最近NG发表论文,揭示了矿物吸附和分子转化的协同作用在海洋沉积有机碳长期保存中的关键作用,为理解过去和未来气候变化提供了新视角。
题目:
Preservation of organic carbon in marine sediments sustained by sorption and transformation processes
作者:
Peyman Babakhani, Andrew W. Dale, Clare Woulds, Oliver W. Moore, Ke-Qing Xiao, Lisa Curti & Caroline L. Peacock
期刊:
Nature Geoscience
摘要:
海洋沉积物中有机碳保存的控制机制仍存在争议,但对理解过去和未来的气候动态至关重要。在本研究中,作者开发了一个概念-数学模型,用于确定有机碳保存的关键过程。该模型考虑了有机碳分解的主要过程,包括溶解有机碳的水解、混合、再矿化、矿物吸附和分子转化。这使得可以将“埋藏效率”重新定义为“保存效率”,同时考虑颗粒态有机碳和矿物相有机碳。研究表明,保存效率几乎是传统埋藏效率的三倍,并与全球实地数据的预测结果相符。动力学吸附和转化是有机碳保存的主要控制因素。
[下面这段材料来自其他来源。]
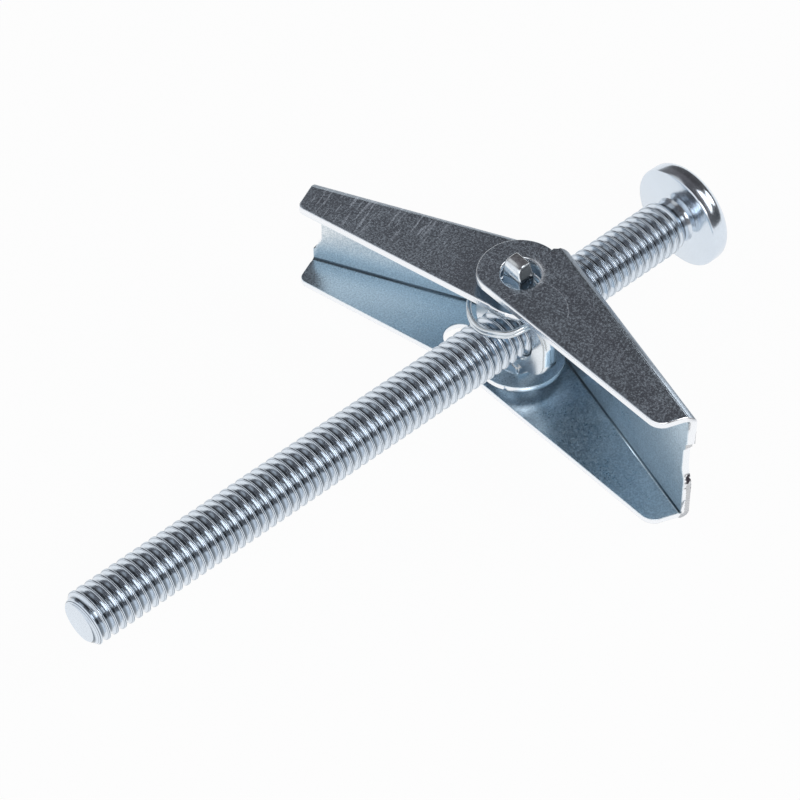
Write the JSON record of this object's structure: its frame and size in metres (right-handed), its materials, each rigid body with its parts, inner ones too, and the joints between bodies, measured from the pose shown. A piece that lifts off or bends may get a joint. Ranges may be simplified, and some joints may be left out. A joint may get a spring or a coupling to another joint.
{
  "type": "spring toggle bolt",
  "caption": "Machine screw with a trunnion nut whose sheet-metal channel wings fold against a coil spring, for fixing into a hollow wall or ceiling.",
  "frame": {"origin": "centre of the head's bearing face, on the screw's axis", "axes": "+X along the screw out through the head; +Z along the nut's stubs, the wings' pivot axis; +Y toward the inner wing"},
  "size_m": [0.0831, 0.0499, 0.0202],
  "materials": {
    "zinc_screw": "bright zinc plate, rolled thread",
    "zinc_nut": "bright zinc plate on a stamped nut",
    "zinc_sheet": "bright zinc plate on stamped sheet, fine scratches",
    "spring_wire": "bright zinc plated wire"
  },
  "bodies": {
    "screw": {"screw": "zinc_screw"},
    "nut": {"trunnion_nut": "zinc_nut", "spring": "spring_wire"},
    "inner_wing": {"inner_wing": "zinc_sheet"},
    "outer_wing": {"outer_wing": "zinc_sheet"}
  },
  "joints": [
    {"name": "nut_travel", "type": "slide", "parent": "screw", "child": "nut", "axis": [1, 0, 0], "range_m": [-0.055, 0.016]},
    {"name": "inner_wing_hinge", "type": "hinge", "parent": "nut", "child": "inner_wing", "pos_m": [-0.0224, 0, 0], "axis": [0, 0, 1], "range_deg": [0, 60], "stiffness_Nm_per_rad": 0.004, "springref_deg": -40.11, "deforming": ["spring"]},
    {"name": "outer_wing_hinge", "type": "hinge", "parent": "nut", "child": "outer_wing", "pos_m": [-0.0224, 0, 0], "axis": [0, 0, -1], "range_deg": [0, 76], "stiffness_Nm_per_rad": 0.004, "springref_deg": -40.11, "deforming": ["spring"]}
  ]
}
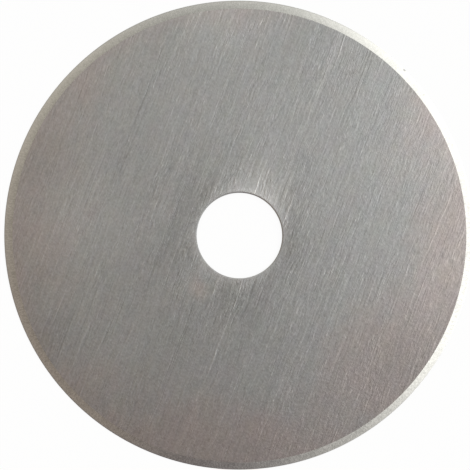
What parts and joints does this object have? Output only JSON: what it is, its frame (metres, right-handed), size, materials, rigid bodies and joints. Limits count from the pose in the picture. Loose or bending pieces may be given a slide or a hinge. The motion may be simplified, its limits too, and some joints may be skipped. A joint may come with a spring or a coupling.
{
  "type": "rotary cutter blade",
  "caption": "Thin round steel cutting blade with a plain centre hole, bevelled on both sides to a razor edge all the way round.",
  "frame": {"origin": "on the axis of the centre hole, in the plane of the cutting edge, halfway through the thickness", "axes": "+Z along the hole's axis, out of the upper face; X and Y in the plane of the blade, which is round, so their direction is free"},
  "size_m": [0.045, 0.045, 0.0004],
  "materials": {
    "blade_steel": "belt-ground hardened tool steel, with fine parallel scratches on the faces and a finer bright grind on the bevels"
  },
  "bodies": {
    "root": {"blade": "blade_steel"}
  },
  "joints": []
}
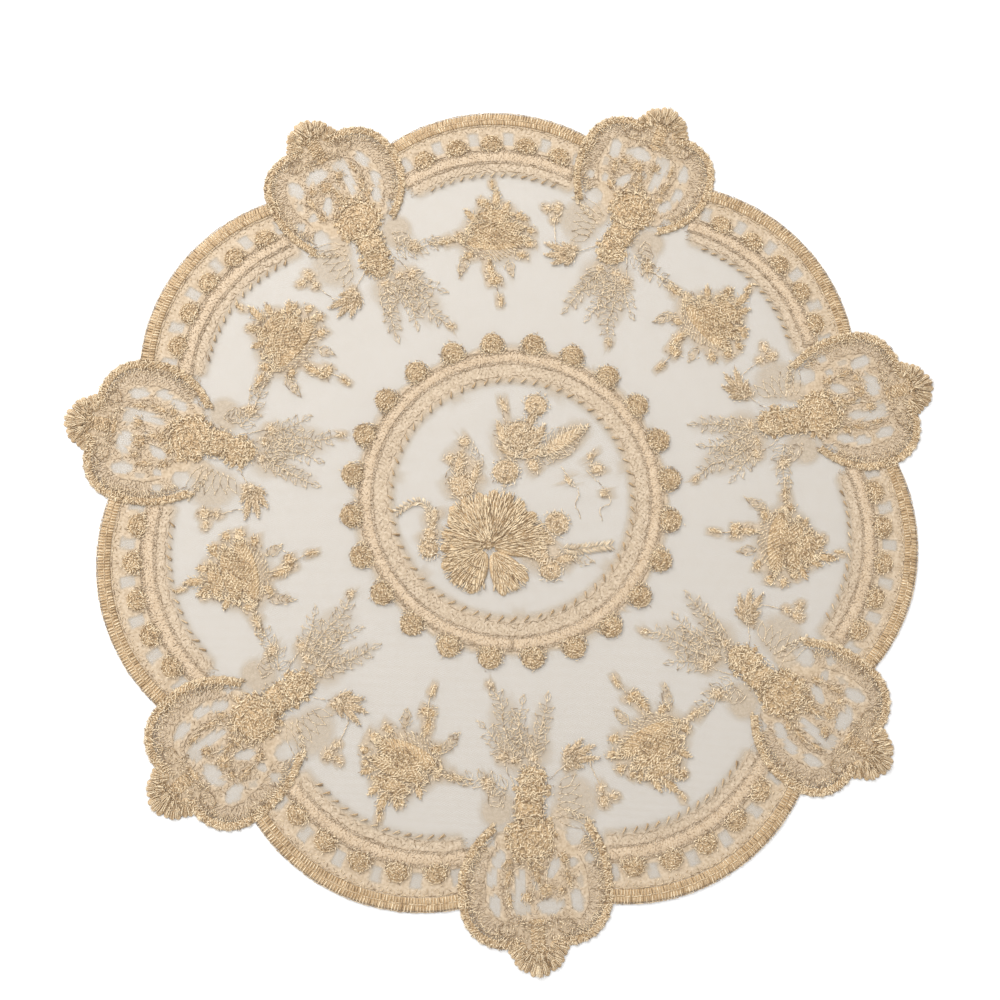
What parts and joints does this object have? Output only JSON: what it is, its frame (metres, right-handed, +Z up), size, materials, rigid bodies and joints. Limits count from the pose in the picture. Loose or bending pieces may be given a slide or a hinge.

该研究得出结论,动力学吸附与分子转化(地聚合作用)的协同效应形成了一种矿物运输机制,使得矿物相有机碳在表层沉积物中免受再矿化,并在更深层释放。研究结果解释了为何转化的有机碳可以在较长时间尺度上保存,并且随着深度的增加而增加。
Abstract:
Controls on organic carbon preservation in marine sediments remain controversial but crucial for understanding past and future climate dynamics. Here we develop a conceptual-mathematical model to determine the key processes for the preservation of organic carbon. The model considers the major processes involved in the breakdown of organic carbon, including dissolved organic carbon hydrolysis, mixing, remineralization, mineral sorption, and molecular transformation. This allows redefining burial efficiency as preservation efficiency, which considers both particulate organic carbon and mineral-phase organic carbon. We show that preservation efficiency is almost three times higher than the conventionally defined burial efficiency and reconciles predictions with global field data. Kinetic sorption and transformation are the dominant controls on organic carbon preservation. We conclude that a synergistic effect between kinetic sorption and molecular transformation (geopolymerization) creates a mineral shuttle in which mineral-phase organic carbon is protected from remineralization in the surface sediment and released at depth. The results explain why transformed organic carbon persists over long timescales and increases with depth.